The intent in writing this article is to raise awareness of the problem with leadership training the way it exists now and to encourage people like you to be a part of the solution. Your managers need help. They need help delivering results and doing it in a way that people feel good about. If you stop reading right now and go to work on solving that, our work here has been successful.
The way most companies are training managers and supervisors isn’t working. The Harvard Business School recently published The State of Leadership Development Report. Take a look at these statistics their researchers uncovered:
Seventy-five percent of organizations rate their leadership development programs as not very effective.
Only 18 percent of organizations say their leaders are “very effective” at meeting business goals.
A mere 19 percent of organizations say they are “very effective” at developing leaders at all levels.
Pretty startling, huh? It gets worse.
Imagine reading those reviews on a product that costs $400 billion dollars! That’s how much companies spend collectively on leadership training annually, according to Forbes.
This isn’t an indictment of any one particular company’s approach or any HR or L&D professional reading this article. It’s simply a suggestion that the industry needs to take a step back and acknowledge there’s a problem.
So, what’s going wrong? Here’s what the data says about what’s wrong with the current approach to leadership training in most organizations:
Your managers are paid to deliver results. And yet an audit of LinkedIn Learning’s leadership courses revealed 97 percent of the content never referenced business outcomes. How is that even possible? While managers need help learning how to do effective performance reviews, be a better coach, have hard conversations, and build trust, none of those things will matter if they can’t deliver organizational outcomes.
Leadership training companies deserve a lot of the blame for the state of the industry. In trying to get L&D teams to pay large licensing fees for access to their content, they’ve decided to go with the “more is more” approach. We were a bit surprised to discover 947 courses on video gaming strategies in LinkedIn Learning’s manager training programs. Although the courses on acne removal and clown makeup caught us off guard too. We didn’t watch any, so we can’t comment much on their overall instructional design.

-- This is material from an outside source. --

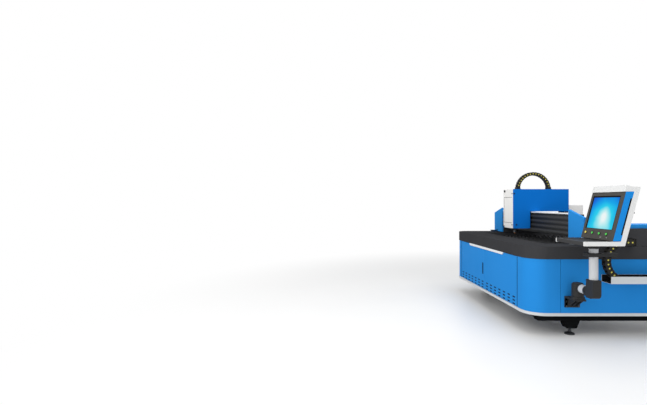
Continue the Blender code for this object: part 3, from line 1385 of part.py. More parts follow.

When 75 percent of people rate their leadership development training as ineffective, we can safely presume “more is not more.” Your managers don’t need access to more content, they need less.
Managers don’t want two full days of content or three books to read. The way current training programs are structured doesn’t lead to retention or application. Multiple studies show the typical learner retains 10–20 percent of what they’re taught in a full-day class. They retain more than 80 percent of what’s shared in one hour. Our brains and bodies don’t like long meetings or classes. They’re inefficient.
Humans learn best with a blended approach, in cohorts rather than alone, with start and end dates, and with things they can apply immediately.
One of the four fundamental flaws with existing management training programs is a lack of built-in accountability and follow-up. All too often we’re onto the next class teaching a whole new set of behaviors or competencies when the manager forgets or neglects what was taught in the last one. When we say follow-up, we don’t mean an email a week or two after the course with some reminders. No, effective accountability and follow-up are facilitated discussions where managers share how they’ve been trying to lead differently and what obstacles they’re running into. Additional models or learning tied to the core competencies already taught are introduced, helping the learner improve their skills in that critical area.
Leadership is more than just a set of skills; it involves making critical decisions about when and how to apply those skills. Leaders often rely on a pattern of responses based on their past experiences. These can become habits that may not be effective in changing situations. This happens because unconscious encoding processes shape responses, especially under stress. Adapting behaviors requires conscious effort and openness, which can be challenging in the high-pressure environments many leaders face today.